Task instructions:
Repeat each line of the material exactly.

Given data:
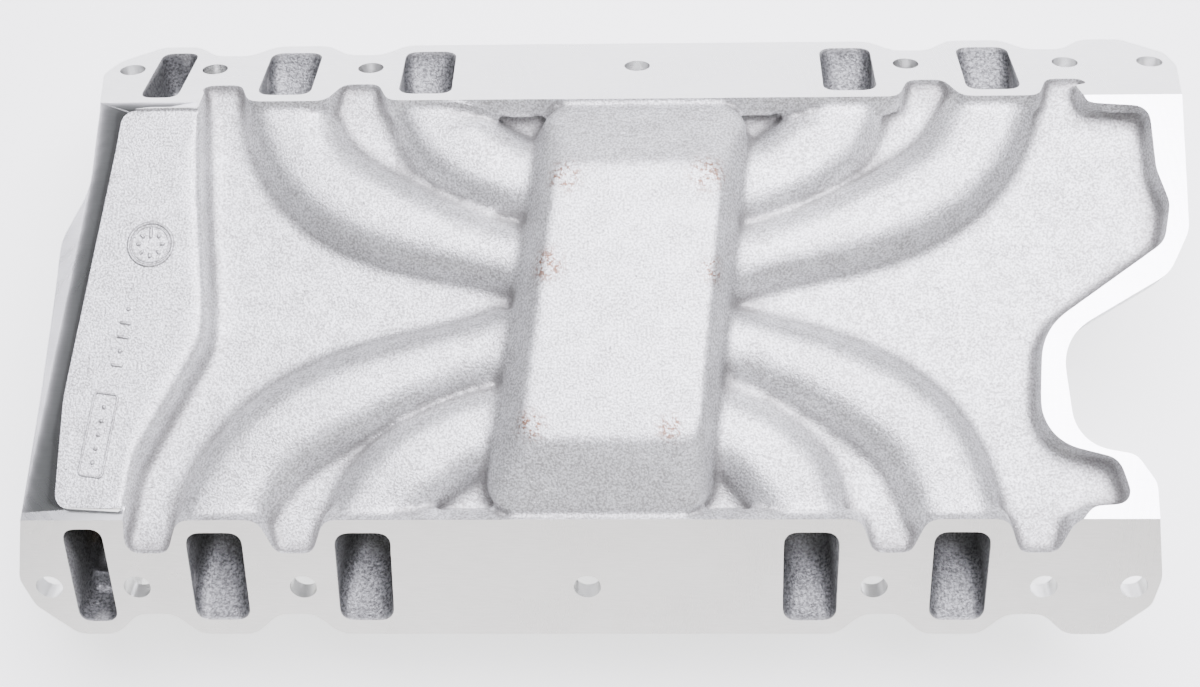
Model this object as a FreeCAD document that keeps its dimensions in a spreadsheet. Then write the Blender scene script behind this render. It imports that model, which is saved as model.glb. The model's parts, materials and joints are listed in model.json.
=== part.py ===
"""V8 intake manifold: one aluminium casting with its thread inserts, hose nipples and pipe plugs.

The manifold lies on its carburettor pad with its underside up, as it is stored and machined.
+X runs from the water crossover at the front to the distributor notch at the rear, +Y to the
left bank, +Z out of the underside. The origin is the centre of the carburettor pad's face.
"""
import FreeCAD, Part
import math
import os

from FreeCAD import Placement, Rotation, Vector

doc = FreeCAD.newDocument("intake_manifold")

# ---------------------------------------------------------------------------------------------
# Driving dimensions, in millimetres
# ---------------------------------------------------------------------------------------------
DIMENSIONS = {
    # engine
    "bore_pitch": 113.3,
    "bank_offset": 19.5,
    "bank_angle": 45.0,
    "row_half_span": 106.05,
    "row_height": 82.2,
    # heights above the carburettor pad
    "rail_height": 105.0,
    "panel_height": 107.2,
    "box_height": 118.2,
    "floor_height": 92.0,
    "floor_thickness": 5.5,
    "wall": 5.0,
    # head flanges
    "flange_thickness": 8.0,
    "flange_low": 23.5,
    "flange_high": 32.2,
    "bolt_hole_radius": 5.2,
    "bolt_inner": 109.2,
    "bolt_middle": 173.5,
    "bolt_outer": 207.6,
    # intake ports and runners
    "port_spread": 28.05,
    "port_width": 21.0,
    "port_length": 42.0,
    "port_centre": 4.0,
    "port_corner": 4.0,
    # water passages
    "water_port_x": 190.75,
    "water_port_width": 15.0,
    "water_port_length": 45.0,
    "water_port_centre": 5.5,
    "crossover_bottom": 48.0,
    "web_width": 10.0,
    "web_low": 92.5,
    "web_high": 98.0,
    "outlet_pad_height": 30.0,
    "outlet_x": 183.0,
    "outlet_y": 5.0,
    "outlet_bore_radius": 19.0,
    "outlet_seat_radius": 27.0,
    "outlet_seat_depth": 5.0,
    "outlet_bolt_half": 37.0,
    # carburettor pad
    "pad_length": 150.0,
    "pad_width": 162.0,
    "pad_thickness": 16.0,
    "pad_corner": 12.0,
    "carb_bore_radius": 21.5,
    "carb_bore_x": 24.5,
    "carb_bore_y": 26.0,
    "carb_stud_x": 65.55,
    "carb_stud_y": 71.45,
    # threads and fittings
    "insert_outer": 5.3,
    "insert_inner": 4.0,
    "insert_length": 14.0,
    "nipple_hole": 9.5,
    "sender_hole": 8.5,
    "vacuum_hole": 8.0,
    "runner_tap_hole": 5.5,
    "thread_gap": 0.05,
}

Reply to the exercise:
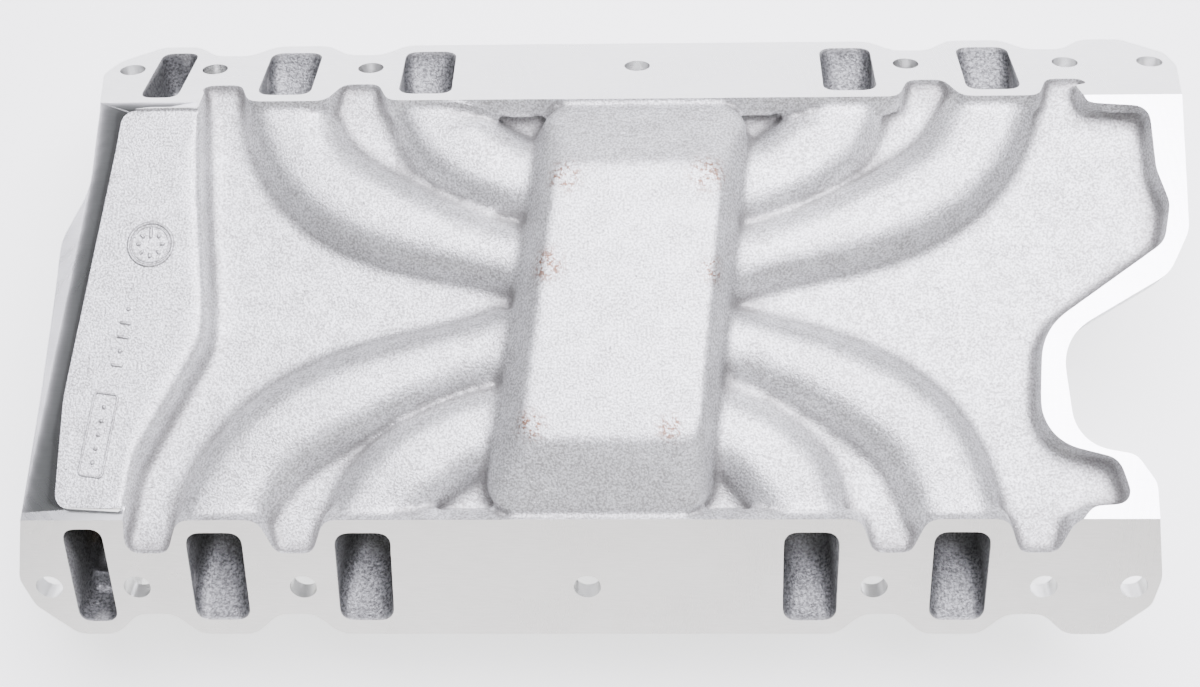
Model this object as a FreeCAD document that keeps its dimensions in a spreadsheet. Then write the Blender scene script behind this render. It imports that model, which is saved as model.glb. The model's parts, materials and joints are listed in model.json.
=== part.py ===
"""V8 intake manifold: one aluminium casting with its thread inserts, hose nipples and pipe plugs.

The manifold lies on its carburettor pad with its underside up, as it is stored and machined.
+X runs from the water crossover at the front to the distributor notch at the rear, +Y to the
left bank, +Z out of the underside. The origin is the centre of the carburettor pad's face.
"""
import FreeCAD, Part
import math
import os

from FreeCAD import Placement, Rotation, Vector

doc = FreeCAD.newDocument("intake_manifold")

# ---------------------------------------------------------------------------------------------
# Driving dimensions, in millimetres
# ---------------------------------------------------------------------------------------------
DIMENSIONS = {
    # engine
    "bore_pitch": 113.3,
    "bank_offset": 19.5,
    "bank_angle": 45.0,
    "row_half_span": 106.05,
    "row_height": 82.2,
    # heights above the carburettor pad
    "rail_height": 105.0,
    "panel_height": 107.2,
    "box_height": 118.2,
    "floor_height": 92.0,
    "floor_thickness": 5.5,
    "wall": 5.0,
    # head flanges
    "flange_thickness": 8.0,
    "flange_low": 23.5,
    "flange_high": 32.2,
    "bolt_hole_radius": 5.2,
    "bolt_inner": 109.2,
    "bolt_middle": 173.5,
    "bolt_outer": 207.6,
    # intake ports and runners
    "port_spread": 28.05,
    "port_width": 21.0,
    "port_length": 42.0,
    "port_centre": 4.0,
    "port_corner": 4.0,
    # water passages
    "water_port_x": 190.75,
    "water_port_width": 15.0,
    "water_port_length": 45.0,
    "water_port_centre": 5.5,
    "crossover_bottom": 48.0,
    "web_width": 10.0,
    "web_low": 92.5,
    "web_high": 98.0,
    "outlet_pad_height": 30.0,
    "outlet_x": 183.0,
    "outlet_y": 5.0,
    "outlet_bore_radius": 19.0,
    "outlet_seat_radius": 27.0,
    "outlet_seat_depth": 5.0,
    "outlet_bolt_half": 37.0,
    # carburettor pad
    "pad_length": 150.0,
    "pad_width": 162.0,
    "pad_thickness": 16.0,
    "pad_corner": 12.0,
    "carb_bore_radius": 21.5,
    "carb_bore_x": 24.5,
    "carb_bore_y": 26.0,
    "carb_stud_x": 65.55,
    "carb_stud_y": 71.45,
    # threads and fittings
    "insert_outer": 5.3,
    "insert_inner": 4.0,
    "insert_length": 14.0,
    "nipple_hole": 9.5,
    "sender_hole": 8.5,
    "vacuum_hole": 8.0,
    "runner_tap_hole": 5.5,
    "thread_gap": 0.05,
}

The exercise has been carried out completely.